The Document Understanding Subnet is a pioneering, decentralized system dedicated to advanced document understanding tasks, designed to streamline document processing. Leveraging a multi-model architecture of vision, text models, and OCR engines, it aims to set a new standard in document comprehension while providing an open and accessible alternative to proprietary solutions.
- Checkbox and Associated Text Detection - Currently live and operational on SN-54, outperforming industry standards like GPT-4 Vision and Azure Form Recognizer.
- Highlighted and Encircled Text Detection - Detects and extracts highlighted or circled text segments accurately.
- Document Classification - Automatically identifies document types (e.g., receipts, forms, letters).
- Entity Detection - Extracts key details such as names, addresses, phone numbers, and costs.
- JSON Data Structuring - Compiles and formats extracted data into a concise, readable JSON file, significantly reducing document review time.
This system will bring efficiency to document processing workflows by combining these capabilities, enabling faster, more efficient, and decentralized document analysis. Currently, checkbox and associated text detection are fully operational on Testnet, with additional features in development.
The system consists of two primary components:
-
Validator
- Equipped with a Dataset with Ground Truths:
- The validator randomly selects an image along with its corresponding ground truth data.
- This image is then sent to the miner for processing.
- Equipped with a Dataset with Ground Truths:
-
Miner
- Vision Model: Processes the image to detect checkboxes, returning their coordinates.
- OCR Engine and Preprocessor: Extracts text from the image, organizes it into lines, and records the coordinates for each line.
- Post-Processor: Integrates the checkbox and text coordinates to associate text with each checkbox.
- The Validator retrieves an image and its ground truth, keeping the ground truth file and sending the image to the miner.
- The Miner processes the image using models and a post-processor, then returns the output to the validator.
- The Validator evaluates the result based on:
- Time Efficiency: Scores the miner based on processing time, benchmarked against a low-end machine (8 GB RAM, dual-core).
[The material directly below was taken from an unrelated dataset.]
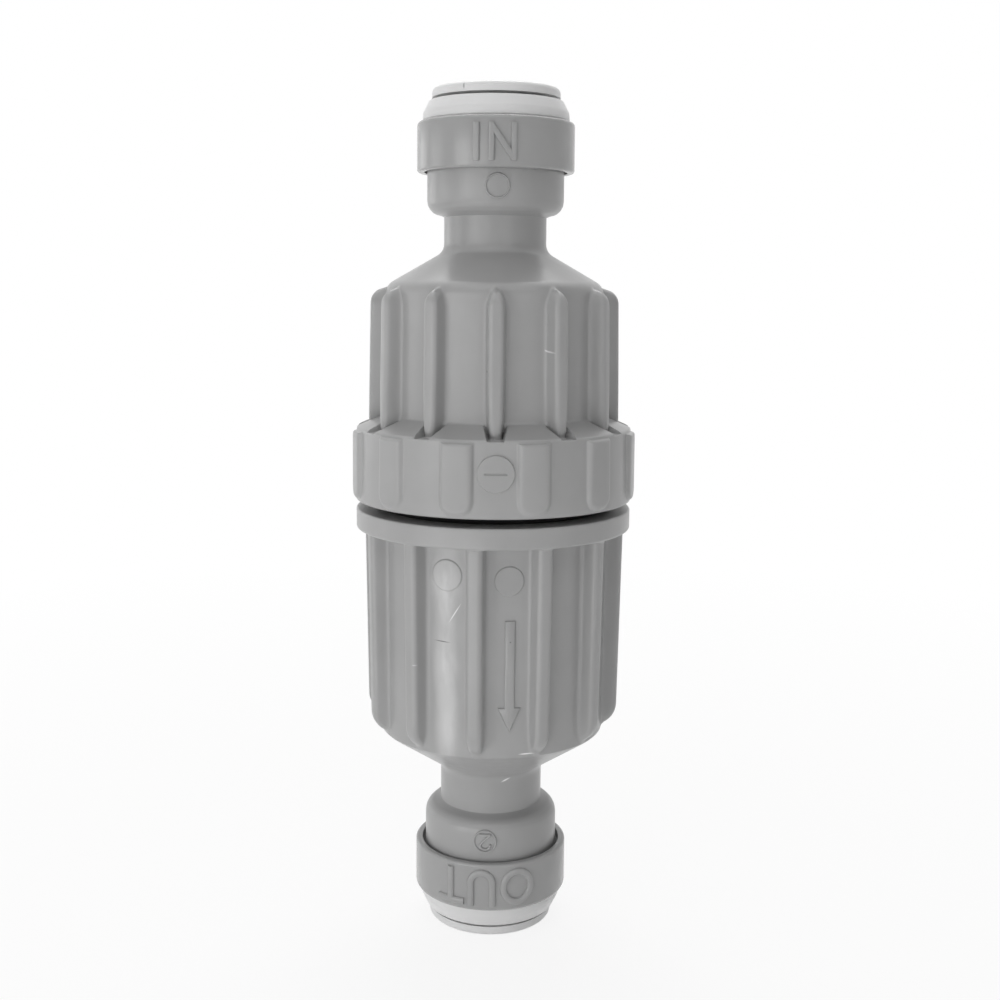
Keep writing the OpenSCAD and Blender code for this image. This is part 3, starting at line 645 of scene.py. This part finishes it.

- Accuracy: Scores based on the overlap of detected checkbox and text coordinates with the ground truth, along with text content matching.
To set up the Document Understanding project:
-
Clone the repository:
git clone https://github.com/TatsuProject/Document_Understanding_Subnet.git cd Document_Understanding_Subnet
-
Install required dependencies:
pip install -r requirements.txt pip install -e .
-
Install Tesseract (for miners only):
sudo apt-get install tesseract-ocr
-
Install the YOLO Checkbox Service (for miners only):
Follow the steps in the link below to install the service:https://github.com/TatsuProject/yolo_checkbox_detector
After installation, ensure the service is running on the same machine as the miner.
-
Start the Validator:
python3 neurons/validator.py --netuid 236 --subtensor.network test --wallet.name validator --wallet.hotkey default --logging.debug
-
Start the Miner:
python3 neurons/miner.py --netuid 236 --subtensor.network test --wallet.name miner --wallet.hotkey default --logging.debug
-
Start the Validator:
python3 neurons/validator.py --netuid -- --subtensor.network finney --wallet.name validator --wallet.hotkey default --logging.debug
-
Start the Miner:
python3 neurons/miner.py --netuid -- --subtensor.network finney --wallet.name miner --wallet.hotkey default --logging.debug
For more in-depth information, refer to the Technical Guide.
This project is licensed under the MIT License - see the LICENSE file for details.